OBJECTIVE:
Copy out the listing exactly.

GIVEN MATERIAL:
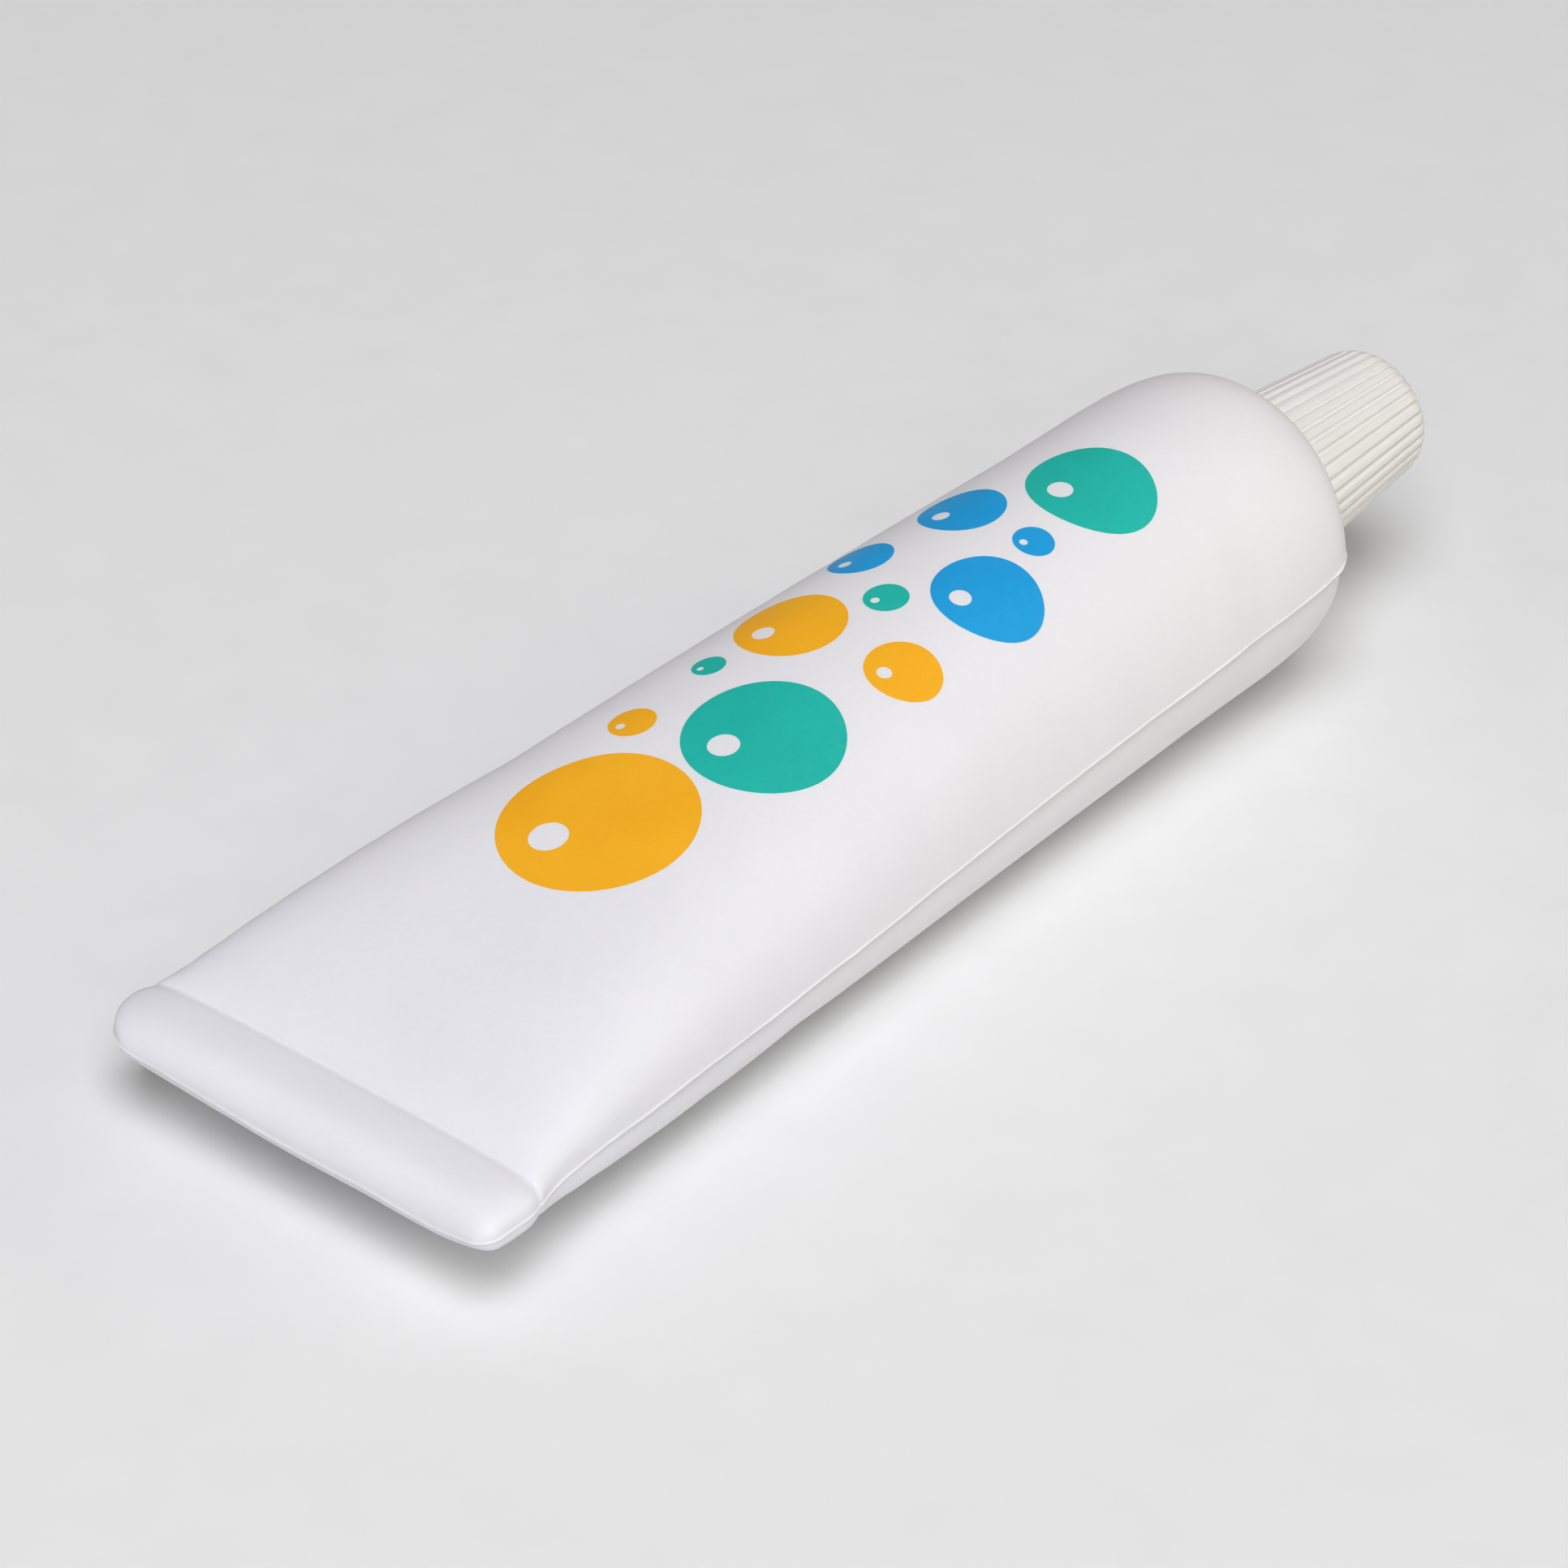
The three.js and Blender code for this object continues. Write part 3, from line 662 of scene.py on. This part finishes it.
def full_ring(section, inset):
    """Evenly spaced points right round a section."""
    line = outline(section, inset, 0, 2 * np.pi)
    return resample(line, np.linspace(0, length_of(line), RING_COLUMNS, endpoint=False))


def sleeve_rings(inset, start):
    """Rings of a surface `inset` below the skin's, from a station to the sleeves' round front."""
    stations = [x for x in skin_stations()[::2] if x >= start]
    rings = [full_ring(body_section(x, inset), inset) for x in stations]
    round_part = ROUND_RADIUS - inset
    return rings + [full_ring((SLEEVE_FRONT, round_part, round_part), inset)]


def barrier_sleeve():
    """Laminate sleeve, with a flat tongue that is welded shut inside the tail band."""
    tongue = []
    for x in np.linspace(TAIL_WALL + GAP, BAND_LENGTH + TONGUE_PAST_BAND, TONGUE_ROWS):
        section = (x, float(half_width(x)) - BARRIER_OUTSIDE, SLOT_HALF_HEIGHT - GAP)
        tongue.append(full_ring(section, 0))
    outside = tongue + sleeve_rings(BARRIER_OUTSIDE, BARRIER_FROM)
    inside = sleeve_rings(BARRIER_INSIDE, BARRIER_FROM)
    return loft("barrier_sleeve_fine", outside + inside[::-1])


def inner_liner():
    """Plastic sleeve inside the laminate, closed at the tail."""
    outside = sleeve_rings(LINER_OUTSIDE, LINER_FROM)
    inside = sleeve_rings(LINER_INSIDE, LINER_INSIDE_FROM)
    return loft("inner_liner_fine", outside + inside[::-1])


def dome_profile(inset, largest, smallest):
    """(radius, x) points of the dome `inset` below the shoulder, with no part folding back."""
    points = []
    for angle in np.linspace(0, math.pi / 2, DOME_ROWS):
        x, radius = shoulder_section(angle, inset)[:2]
        last_radius, last_x = points[-1] if points else (largest, 0)
        if smallest < radius < last_radius and x > last_x:
            points.append((radius, x))
    return points


def cream_fill():
    """The cream: it fills the liner and the head, up to the foil over the nozzle."""
    inset = BARRIER_OUTSIDE + HEAD_WALL + 2 * GAP + INSERT_WALL
    throat = SKIRT_RADIUS - HEAD_WALL - INSERT_WALL - 2 * GAP
    column = NOZZLE_RADIUS - GAP
    dome = dome_profile(inset, throat, column)
    stations = [x for x in skin_stations()[::2] if x >= CREAM_FROM]
    rings = [full_ring(body_section(x, CREAM_OUTSIDE), CREAM_OUTSIDE) for x in stations]
    front = [
        (ROUND_RADIUS - CREAM_OUTSIDE, SKIRT_FROM - 2 * GAP),
        (throat, SKIRT_FROM - GAP), (throat, dome[0][1] - DOME_LEAD),
        *dome,
        (column, SHOULDER_END - inset), (column, NECK_TOP),
    ]
    rings += [full_ring((x, radius, radius), 0) for radius, x in front]
    return loft("cream_fill_fine", rings)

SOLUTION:
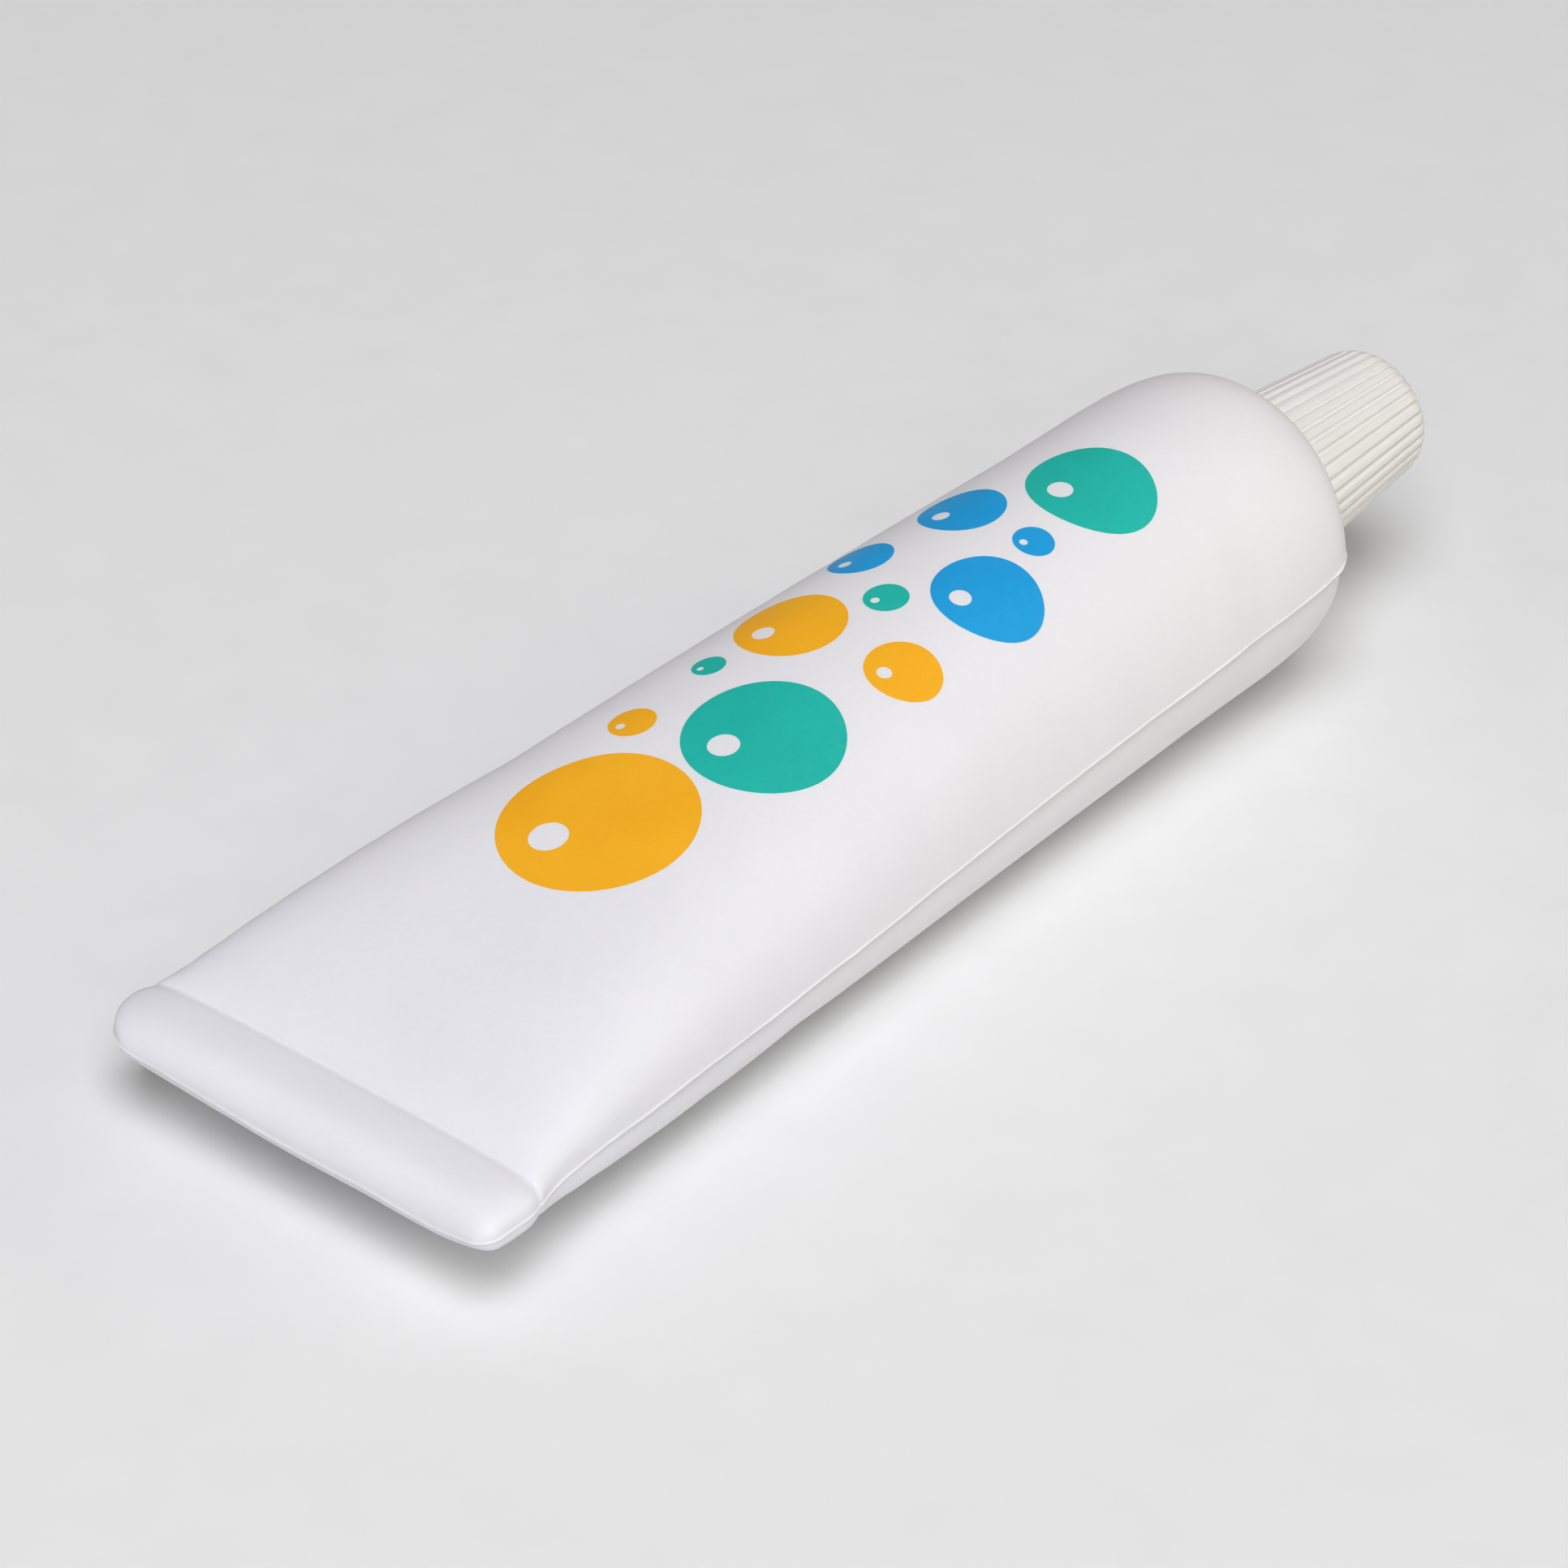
The three.js and Blender code for this object continues. Write part 3, from line 662 of scene.py on. This part finishes it.
def full_ring(section, inset):
    """Evenly spaced points right round a section."""
    line = outline(section, inset, 0, 2 * np.pi)
    return resample(line, np.linspace(0, length_of(line), RING_COLUMNS, endpoint=False))


def sleeve_rings(inset, start):
    """Rings of a surface `inset` below the skin's, from a station to the sleeves' round front."""
    stations = [x for x in skin_stations()[::2] if x >= start]
    rings = [full_ring(body_section(x, inset), inset) for x in stations]
    round_part = ROUND_RADIUS - inset
    return rings + [full_ring((SLEEVE_FRONT, round_part, round_part), inset)]


def barrier_sleeve():
    """Laminate sleeve, with a flat tongue that is welded shut inside the tail band."""
    tongue = []
    for x in np.linspace(TAIL_WALL + GAP, BAND_LENGTH + TONGUE_PAST_BAND, TONGUE_ROWS):
        section = (x, float(half_width(x)) - BARRIER_OUTSIDE, SLOT_HALF_HEIGHT - GAP)
        tongue.append(full_ring(section, 0))
    outside = tongue + sleeve_rings(BARRIER_OUTSIDE, BARRIER_FROM)
    inside = sleeve_rings(BARRIER_INSIDE, BARRIER_FROM)
    return loft("barrier_sleeve_fine", outside + inside[::-1])


def inner_liner():
    """Plastic sleeve inside the laminate, closed at the tail."""
    outside = sleeve_rings(LINER_OUTSIDE, LINER_FROM)
    inside = sleeve_rings(LINER_INSIDE, LINER_INSIDE_FROM)
    return loft("inner_liner_fine", outside + inside[::-1])


def dome_profile(inset, largest, smallest):
    """(radius, x) points of the dome `inset` below the shoulder, with no part folding back."""
    points = []
    for angle in np.linspace(0, math.pi / 2, DOME_ROWS):
        x, radius = shoulder_section(angle, inset)[:2]
        last_radius, last_x = points[-1] if points else (largest, 0)
        if smallest < radius < last_radius and x > last_x:
            points.append((radius, x))
    return points


def cream_fill():
    """The cream: it fills the liner and the head, up to the foil over the nozzle."""
    inset = BARRIER_OUTSIDE + HEAD_WALL + 2 * GAP + INSERT_WALL
    throat = SKIRT_RADIUS - HEAD_WALL - INSERT_WALL - 2 * GAP
    column = NOZZLE_RADIUS - GAP
    dome = dome_profile(inset, throat, column)
    stations = [x for x in skin_stations()[::2] if x >= CREAM_FROM]
    rings = [full_ring(body_section(x, CREAM_OUTSIDE), CREAM_OUTSIDE) for x in stations]
    front = [
        (ROUND_RADIUS - CREAM_OUTSIDE, SKIRT_FROM - 2 * GAP),
        (throat, SKIRT_FROM - GAP), (throat, dome[0][1] - DOME_LEAD),
        *dome,
        (column, SHOULDER_END - inset), (column, NECK_TOP),
    ]
    rings += [full_ring((x, radius, radius), 0) for radius, x in front]
    return loft("cream_fill_fine", rings)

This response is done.